There? Where? That is Ceylon that was going to be one hell-hole for father and son.


The most miserable incident during the famous author’s captive state was when his father after four months of suffering from Malaria died in Hathara Korale, in the remote village of Bandara Koswatte and he had to bury him alone. When he asked for help from the villagers they had callously only supplied him with a long rope to drag his corpse to the pit.

This extreme lack of sympathy in Buddhist villagers is almost incredible and can only be explained by the surmise that the country was in a very degenerated state morally and otherwise due to the constant wars.

But Knox’s strong religious background steadied him and made him go on, even ending up as a sort of capitalist lending money to the poor farmers around. Very strangely he becomes the owner of a Bible too, a local handing him one. The man himself had got it from a Portuguese.

It is rather surprising that Knox does not conjecture that his mother played some supernatural role in sending it to him, for it is an English medium Bible too.

These religious literature mostly handed by his mother, fashioned not only his way of living but even his way of writing, one can safely assert. Scholars contend that some passages, especially the one that is woven around his father’s death smacks of the literary style of the Bible.

For that was his only literary source. He lived not only in the highlands of a distant island but also as a captive moved among what can be called “the lowest in society”, very uneducated. Knox himself makes a wrong statement that “the Chingualay learning was very low”.

In the ship that finally took him back home, he asks for pen and paper from the ship captain to be reassured that he can still write to check whether he had really come back from the dead.

Moral values

And when he begins his notes on the island that trapped him for nearly 20 years, “swallowing up the prime of his life,” both due to the religious literature that his mother had handed to him plus the sense of moral values that the good woman had instilled in him, he always sticks to the truth. No exaggerations. Even no unjust criticisms of his captors. That is what makes the book great.

The Royal Society of London almost immediately took a liking to his notes due to the truthful nature of the facts. The only lie that has entered the book is that his captor, Rajasinghe Deiyo killed his son. But that had been hearsay and the son had succeeded him after his death which news Knox had heard while on his way back in Bantam and he hastens to correct it in his autobiographical notes.

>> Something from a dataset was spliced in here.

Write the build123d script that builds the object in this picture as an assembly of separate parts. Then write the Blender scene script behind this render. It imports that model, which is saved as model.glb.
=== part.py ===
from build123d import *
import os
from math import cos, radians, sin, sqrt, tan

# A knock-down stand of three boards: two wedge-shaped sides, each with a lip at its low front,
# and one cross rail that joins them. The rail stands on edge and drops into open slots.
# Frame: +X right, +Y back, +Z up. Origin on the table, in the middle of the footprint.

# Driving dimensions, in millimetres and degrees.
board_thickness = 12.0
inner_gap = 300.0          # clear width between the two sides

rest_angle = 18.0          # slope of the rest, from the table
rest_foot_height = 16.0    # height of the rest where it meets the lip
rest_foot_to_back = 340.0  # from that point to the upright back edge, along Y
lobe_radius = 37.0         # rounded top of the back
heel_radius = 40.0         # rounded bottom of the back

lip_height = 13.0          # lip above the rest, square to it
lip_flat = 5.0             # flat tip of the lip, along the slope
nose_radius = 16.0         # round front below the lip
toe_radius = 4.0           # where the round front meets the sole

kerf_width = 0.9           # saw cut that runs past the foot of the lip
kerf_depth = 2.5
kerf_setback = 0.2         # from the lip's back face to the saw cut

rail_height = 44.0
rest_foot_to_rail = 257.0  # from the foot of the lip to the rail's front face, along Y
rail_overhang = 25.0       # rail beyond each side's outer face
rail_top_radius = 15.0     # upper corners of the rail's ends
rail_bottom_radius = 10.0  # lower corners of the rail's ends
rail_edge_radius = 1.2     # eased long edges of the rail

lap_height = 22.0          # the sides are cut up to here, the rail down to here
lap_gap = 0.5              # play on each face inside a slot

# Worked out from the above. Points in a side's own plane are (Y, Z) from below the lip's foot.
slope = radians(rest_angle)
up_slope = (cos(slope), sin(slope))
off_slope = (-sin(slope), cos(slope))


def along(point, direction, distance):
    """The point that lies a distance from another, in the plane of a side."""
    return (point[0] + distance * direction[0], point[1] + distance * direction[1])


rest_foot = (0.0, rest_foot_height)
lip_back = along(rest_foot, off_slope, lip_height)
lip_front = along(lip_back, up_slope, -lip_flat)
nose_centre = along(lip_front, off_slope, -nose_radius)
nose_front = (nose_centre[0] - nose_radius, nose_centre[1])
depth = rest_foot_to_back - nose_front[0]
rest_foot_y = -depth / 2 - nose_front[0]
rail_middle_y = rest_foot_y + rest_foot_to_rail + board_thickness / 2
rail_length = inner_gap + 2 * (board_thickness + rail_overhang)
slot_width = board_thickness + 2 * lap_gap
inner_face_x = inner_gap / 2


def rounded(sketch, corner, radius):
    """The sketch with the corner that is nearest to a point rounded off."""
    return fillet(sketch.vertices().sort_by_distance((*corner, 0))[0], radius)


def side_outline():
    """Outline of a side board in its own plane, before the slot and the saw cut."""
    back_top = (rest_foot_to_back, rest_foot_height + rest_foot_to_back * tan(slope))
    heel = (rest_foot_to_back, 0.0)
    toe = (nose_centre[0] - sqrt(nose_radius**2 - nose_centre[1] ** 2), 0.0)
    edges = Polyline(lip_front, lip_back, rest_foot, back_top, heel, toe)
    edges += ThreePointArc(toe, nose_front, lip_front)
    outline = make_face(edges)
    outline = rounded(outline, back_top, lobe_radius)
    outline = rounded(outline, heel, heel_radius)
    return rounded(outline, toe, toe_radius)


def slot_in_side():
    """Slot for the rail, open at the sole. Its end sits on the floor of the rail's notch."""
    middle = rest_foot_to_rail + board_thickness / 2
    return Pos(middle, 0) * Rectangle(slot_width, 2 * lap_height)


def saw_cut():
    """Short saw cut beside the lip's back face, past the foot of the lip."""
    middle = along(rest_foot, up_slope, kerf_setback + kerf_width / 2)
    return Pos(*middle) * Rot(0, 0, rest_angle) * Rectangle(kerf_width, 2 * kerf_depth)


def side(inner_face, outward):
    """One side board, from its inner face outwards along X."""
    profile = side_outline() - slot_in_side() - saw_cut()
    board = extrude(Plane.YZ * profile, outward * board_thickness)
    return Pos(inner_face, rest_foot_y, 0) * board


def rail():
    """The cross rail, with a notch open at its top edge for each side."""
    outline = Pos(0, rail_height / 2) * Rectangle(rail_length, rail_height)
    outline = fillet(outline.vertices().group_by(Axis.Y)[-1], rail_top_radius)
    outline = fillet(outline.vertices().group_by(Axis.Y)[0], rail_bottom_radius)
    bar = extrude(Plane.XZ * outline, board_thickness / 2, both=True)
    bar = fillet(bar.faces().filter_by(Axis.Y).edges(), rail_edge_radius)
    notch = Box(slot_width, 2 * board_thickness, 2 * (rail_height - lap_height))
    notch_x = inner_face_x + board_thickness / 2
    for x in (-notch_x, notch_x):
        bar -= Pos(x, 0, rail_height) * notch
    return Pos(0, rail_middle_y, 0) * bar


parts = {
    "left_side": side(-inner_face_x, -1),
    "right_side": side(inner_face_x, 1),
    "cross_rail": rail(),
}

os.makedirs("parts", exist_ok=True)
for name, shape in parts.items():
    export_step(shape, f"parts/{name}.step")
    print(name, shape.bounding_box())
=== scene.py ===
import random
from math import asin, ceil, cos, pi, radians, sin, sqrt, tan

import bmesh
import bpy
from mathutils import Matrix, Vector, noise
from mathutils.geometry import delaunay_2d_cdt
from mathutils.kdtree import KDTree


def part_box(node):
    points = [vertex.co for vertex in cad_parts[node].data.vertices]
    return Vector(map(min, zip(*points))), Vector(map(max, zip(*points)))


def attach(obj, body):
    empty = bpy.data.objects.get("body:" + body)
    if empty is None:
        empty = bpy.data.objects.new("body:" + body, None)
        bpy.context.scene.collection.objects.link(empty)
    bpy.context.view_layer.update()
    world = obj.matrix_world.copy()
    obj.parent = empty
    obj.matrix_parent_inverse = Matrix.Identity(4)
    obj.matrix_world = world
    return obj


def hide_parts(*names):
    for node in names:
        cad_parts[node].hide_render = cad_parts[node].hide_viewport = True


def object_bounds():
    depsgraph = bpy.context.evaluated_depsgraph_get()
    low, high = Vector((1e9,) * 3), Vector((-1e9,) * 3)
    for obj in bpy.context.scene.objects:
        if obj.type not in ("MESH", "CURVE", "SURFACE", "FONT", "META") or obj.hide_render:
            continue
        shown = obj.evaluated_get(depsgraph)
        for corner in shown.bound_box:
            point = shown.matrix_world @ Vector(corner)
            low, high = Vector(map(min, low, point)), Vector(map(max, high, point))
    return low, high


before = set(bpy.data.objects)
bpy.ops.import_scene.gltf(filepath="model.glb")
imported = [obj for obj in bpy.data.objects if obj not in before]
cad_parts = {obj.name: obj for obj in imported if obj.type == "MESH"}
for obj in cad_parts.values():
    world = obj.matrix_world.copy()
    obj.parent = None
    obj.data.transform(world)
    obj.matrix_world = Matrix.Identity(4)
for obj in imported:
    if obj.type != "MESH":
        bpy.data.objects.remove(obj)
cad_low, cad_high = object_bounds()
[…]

If one were to go ahead with the influence that propelled Robert Knox, can his aversion to females too be a result of his preoccupation with religious literature alone? He seems to have loved only his mother and Lucea, the daughter of a mixed marriage that he adopted to look after him, if he were he to grow old in the captive land.

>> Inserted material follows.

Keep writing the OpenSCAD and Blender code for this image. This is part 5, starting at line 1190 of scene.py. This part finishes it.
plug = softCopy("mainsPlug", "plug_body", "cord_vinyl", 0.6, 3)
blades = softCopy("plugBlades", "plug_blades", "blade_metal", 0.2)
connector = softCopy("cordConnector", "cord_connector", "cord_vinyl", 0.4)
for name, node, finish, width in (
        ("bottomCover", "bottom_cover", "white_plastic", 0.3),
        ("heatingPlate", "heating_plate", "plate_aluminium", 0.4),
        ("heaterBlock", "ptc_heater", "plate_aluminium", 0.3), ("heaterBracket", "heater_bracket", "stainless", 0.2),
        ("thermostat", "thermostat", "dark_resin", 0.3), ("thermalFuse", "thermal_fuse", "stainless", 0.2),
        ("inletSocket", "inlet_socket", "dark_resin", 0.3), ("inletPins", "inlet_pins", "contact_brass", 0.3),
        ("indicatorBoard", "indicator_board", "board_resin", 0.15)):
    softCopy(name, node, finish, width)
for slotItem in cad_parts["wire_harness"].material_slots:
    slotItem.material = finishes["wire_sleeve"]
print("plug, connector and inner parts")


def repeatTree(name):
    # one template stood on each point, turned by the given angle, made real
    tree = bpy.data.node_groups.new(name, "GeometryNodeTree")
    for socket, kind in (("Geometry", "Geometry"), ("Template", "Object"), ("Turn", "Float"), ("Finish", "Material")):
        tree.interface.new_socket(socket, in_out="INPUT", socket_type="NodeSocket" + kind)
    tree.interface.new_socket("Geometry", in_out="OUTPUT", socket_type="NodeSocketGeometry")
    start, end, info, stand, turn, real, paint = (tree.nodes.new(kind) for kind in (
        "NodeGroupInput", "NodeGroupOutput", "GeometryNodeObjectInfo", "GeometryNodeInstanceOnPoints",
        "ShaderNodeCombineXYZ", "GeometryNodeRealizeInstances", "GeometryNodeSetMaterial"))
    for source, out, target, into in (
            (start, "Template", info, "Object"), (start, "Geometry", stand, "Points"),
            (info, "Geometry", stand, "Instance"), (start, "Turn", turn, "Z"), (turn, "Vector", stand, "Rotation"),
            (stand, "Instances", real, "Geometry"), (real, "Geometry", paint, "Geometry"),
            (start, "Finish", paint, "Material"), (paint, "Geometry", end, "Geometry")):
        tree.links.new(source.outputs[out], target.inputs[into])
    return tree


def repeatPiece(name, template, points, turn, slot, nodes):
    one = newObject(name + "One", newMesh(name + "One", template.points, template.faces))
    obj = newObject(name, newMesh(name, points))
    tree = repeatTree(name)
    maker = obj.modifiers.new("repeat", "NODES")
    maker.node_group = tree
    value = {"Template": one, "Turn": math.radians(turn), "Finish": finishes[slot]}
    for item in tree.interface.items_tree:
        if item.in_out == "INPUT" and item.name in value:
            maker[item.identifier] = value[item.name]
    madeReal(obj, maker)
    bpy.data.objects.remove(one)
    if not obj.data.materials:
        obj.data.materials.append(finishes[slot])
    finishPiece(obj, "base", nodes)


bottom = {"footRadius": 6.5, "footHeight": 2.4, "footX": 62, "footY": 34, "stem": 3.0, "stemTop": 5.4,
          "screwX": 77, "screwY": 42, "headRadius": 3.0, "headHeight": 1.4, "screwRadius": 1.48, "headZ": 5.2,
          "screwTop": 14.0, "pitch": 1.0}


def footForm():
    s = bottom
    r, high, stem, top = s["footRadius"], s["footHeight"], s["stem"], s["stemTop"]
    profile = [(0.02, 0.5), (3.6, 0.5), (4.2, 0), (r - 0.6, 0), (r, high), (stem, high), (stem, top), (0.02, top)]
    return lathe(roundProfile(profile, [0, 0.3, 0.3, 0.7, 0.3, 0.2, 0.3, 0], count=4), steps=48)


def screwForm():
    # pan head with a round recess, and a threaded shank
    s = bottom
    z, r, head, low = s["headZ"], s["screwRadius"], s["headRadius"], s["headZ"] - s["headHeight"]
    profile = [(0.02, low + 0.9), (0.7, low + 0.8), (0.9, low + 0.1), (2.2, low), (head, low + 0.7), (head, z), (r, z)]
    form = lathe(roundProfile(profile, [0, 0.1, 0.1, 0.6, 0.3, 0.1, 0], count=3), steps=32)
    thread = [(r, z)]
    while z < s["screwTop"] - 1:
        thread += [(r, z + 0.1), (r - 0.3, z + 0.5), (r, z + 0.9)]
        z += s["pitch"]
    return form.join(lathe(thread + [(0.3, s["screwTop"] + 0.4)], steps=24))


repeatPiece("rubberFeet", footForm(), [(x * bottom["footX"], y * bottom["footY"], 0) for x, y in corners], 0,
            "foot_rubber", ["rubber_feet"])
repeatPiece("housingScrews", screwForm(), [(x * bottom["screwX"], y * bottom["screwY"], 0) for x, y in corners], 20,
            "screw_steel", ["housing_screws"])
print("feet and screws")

He endowed her well, after he left our shores, gifting to her his house and estate at Eladatte and sending the will through sea vessels in those far off days when communication was so difficult.


Was his mother, now in heaven, the inspiration for all his good deeds? But ironically his aversion to the female species continued and he had repelled the advances of many a female in his society to marry the bachelor.

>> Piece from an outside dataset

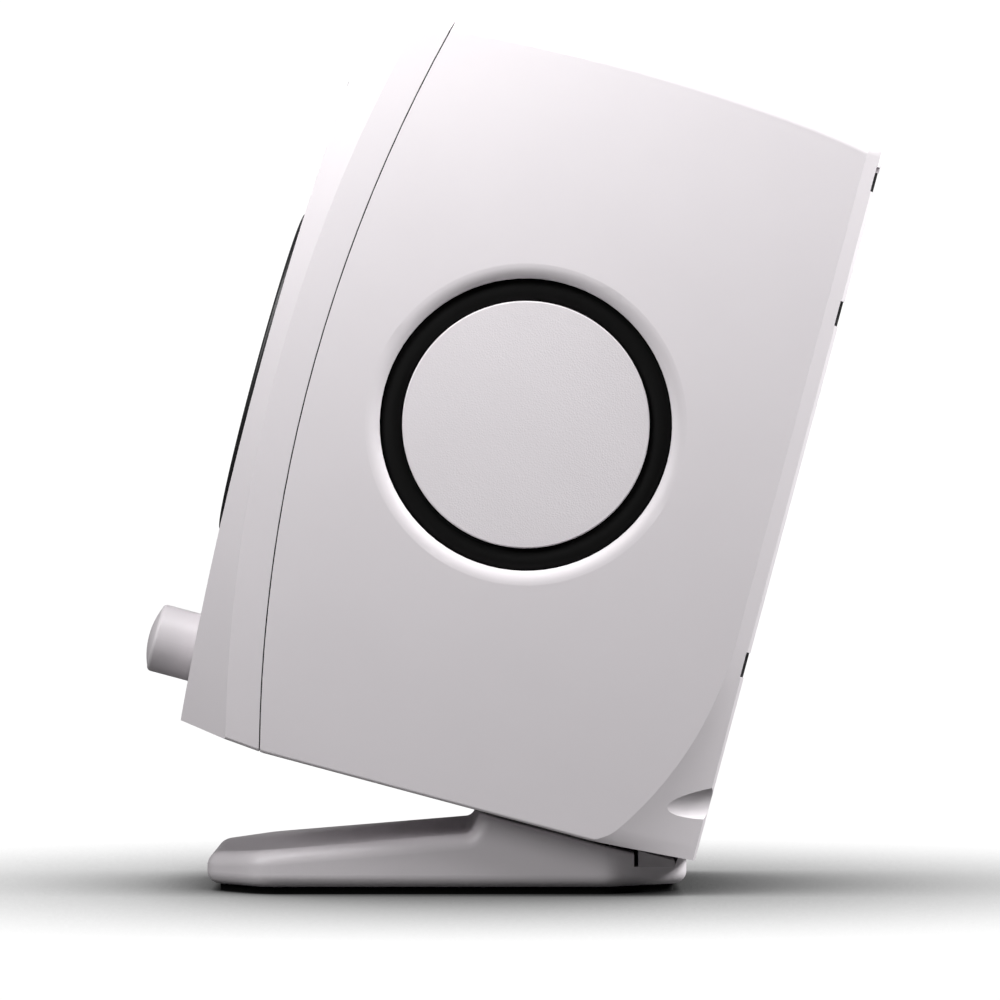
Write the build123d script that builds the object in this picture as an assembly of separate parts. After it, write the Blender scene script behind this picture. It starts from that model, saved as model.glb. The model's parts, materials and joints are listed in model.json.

For Knox when he left our island was still 39 years, having begun his captivity at 17 years of age. But the sales of his book, even going into further editions and translations to other languages and his career as a ship captain again had made him very prosperous.

Robert Knox’s life, thus, is certainly very strange and full of pathos, especially in the earlier stages beginning with the misadventure of shooting his brother on the eye and then years later culminating with a rare abduction by an Asian monarch,who was a blend of eccentricity and brilliance.

But one beautiful factor in his life remains, that is his love for his mother and the respect for the literature she bestowed on him, leading to one of the best books ever written, travel or otherwise. Mothers, then as now, they stand so majestic as monuments of inspiration to their offspring.